0
votes

I need to know how Apache Flink restore its state from checkpoint, because I can't see any difference between the time of start and seeing first event in operator when running pure job verses restoring from savepoint.

Does state load lazily from checkpoint/savepoint?

1
Could you elaborate a bit more on your use case? In general the state is loaded on job start with savepoint. - Dawid Wysakowicz
@DawidWysakowicz does it load all of the states from savepoint as it starts or it loads them as needs them(lazy loading)? - Moein Hosseini
As @alpinegizmo said it depends on the state backend chosen. RocksDB keeps the state in bytes all the time and serializes/deserializes on access. HeapStateBackend deserializes on job start. - Dawid Wysakowicz
@DawidWysakowicz what about filesystems? - Moein Hosseini

1 Answers

3
votes

The keyed state interfaces are designed to make this distinction transparent. As Dawid mentioned, the state is loaded during job start.
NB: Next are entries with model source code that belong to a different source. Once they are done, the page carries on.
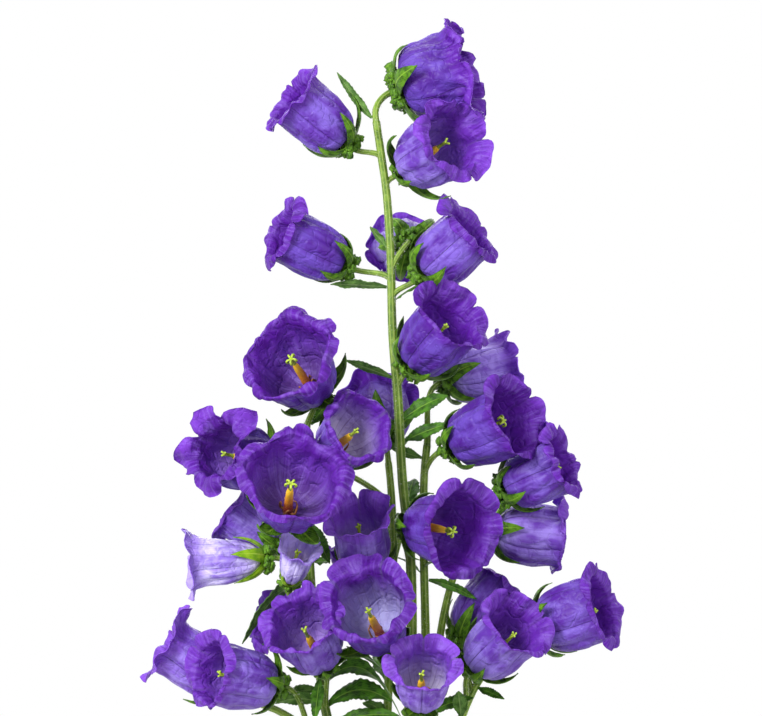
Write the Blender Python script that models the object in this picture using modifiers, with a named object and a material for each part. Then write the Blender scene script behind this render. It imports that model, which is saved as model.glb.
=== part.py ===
"""Canterbury bells in a vase: seven branched flower stems standing in a plain glazed vase.

Metres, +Z up. The origin is the middle of the vase's flat foot, and the bouquet faces -Y.
Each flower is a corolla, a thin five-lobed bell, over a calyx of five green sepals. Its stalk,
calyx and pistil grew from the stem, so they are joined to it. Every corolla and every leaf is a
piece of its own, set GAP away from the stem that carries it.
"""

import math

import bmesh
import bpy
from mathutils import Matrix, Vector

MM = 0.001
GAP = 0.35 * MM

# Vase: (height, outer radius) up its side, in millimetres
VASE_SIDE = ((0, 40), (3, 43), (30, 49), (70, 53), (115, 51.5), (160, 47), (186, 47), (195, 49))
VASE_WALL = 4.5 * MM
VASE_FLOOR = 8 * MM
VASE_STEPS = 28
VASE_RIM_RISE = 0.8 * MM
VASE_FOOT_EDGE = (3 * MM, 2 * MM)
# The inner side starts at the first height of VASE_SIDE above this
VASE_INSIDE_FROM = 16 * MM
WELD_DISTANCE = 0.01 * MM

# A flower of full size, in millimetres: (radius at the lobes, height there, radius between the
# lobes, height there), measured from the top of the receptacle along the flower's axis
FULL_LENGTH = 44
FULL_COROLLA = (
    (2.6, 0.8, 2.6, 0.8),
    (13.4, 5.2, 13.4, 5.2),
    (17.2, 18.0, 17.2, 18.0),
    (17.8, 36.0, 17.2, 35.0),
    (24.5, 43.0, 21.0, 39.5),
)
HOLE_RADIUS = 2.6 * MM
PETAL_WALL = 0.8 * MM
# The same for the stalk's end, receptacle, sepals and pistil; here the lobes are the sepals
FULL_CORE = (
    (1.3, -7.0, 1.3, -7.0),
    (3.4, -2.8, 3.4, -2.8),
    (8.6, 0.1, 6.4, -0.7),
    (20.5, 8.0, 7.6, 0.3),
    (8.2, 1.1, 6.0, 0.6),
    (1.9, 0.1, 1.9, 0.1),
    (1.9, 17.0, 1.9, 17.0),
    (1.2, 31.0, 1.2, 31.0),
)
LOBES = 5
NECK_HEIGHT = -5.0
STALK_RADIUS = 1.5 * MM
STALK_PULL = 0.35
STALK_STEPS = 4
ROUTE_STEP = 36 * MM
STEM_ROUNDNESS = 2
STALK_ROUNDNESS = 1

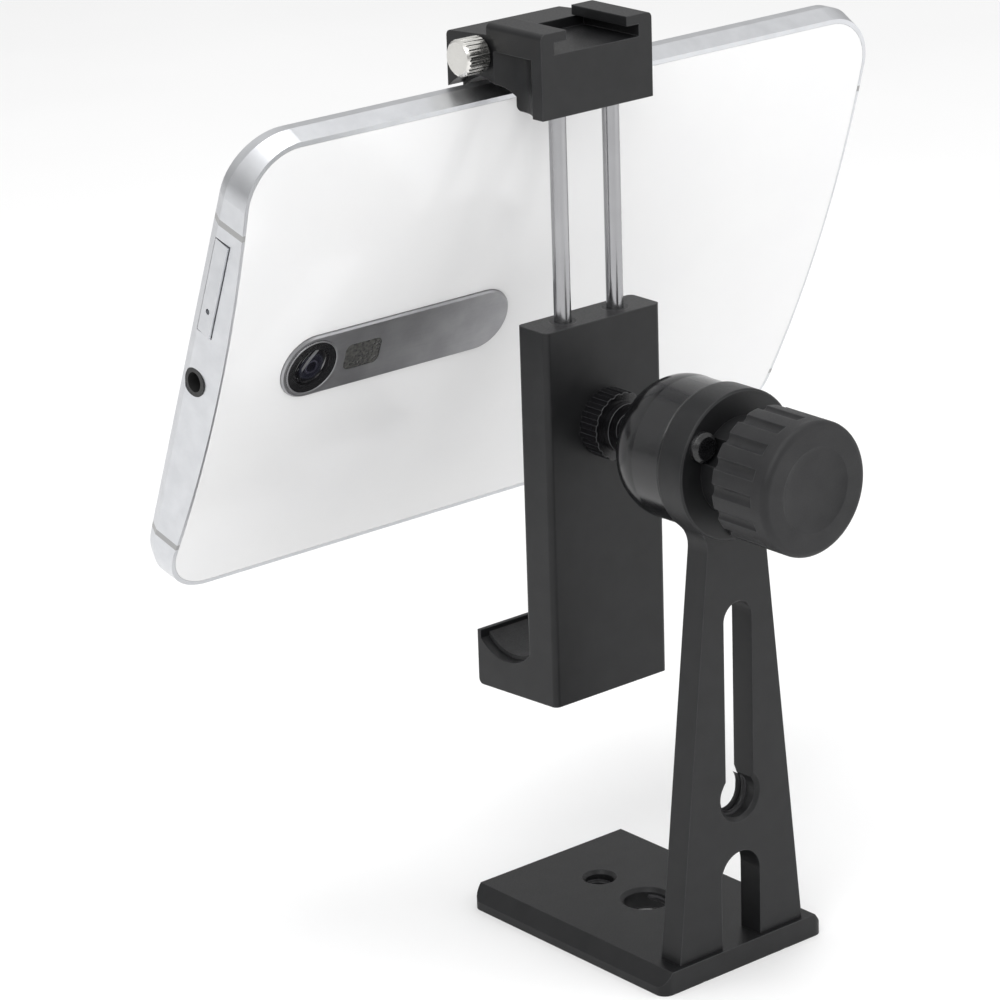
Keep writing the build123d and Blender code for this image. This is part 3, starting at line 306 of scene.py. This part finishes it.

Note that what it means to load the state depends on which state backend is being used.

In the case of operator state the CheckpointedFunction interface has this method

public void initializeState(FunctionInitializationContext context)

where the context has an isRestored() method that lets you know if you are recovering from a failure. See the docs on managed operator state for more details, including an example.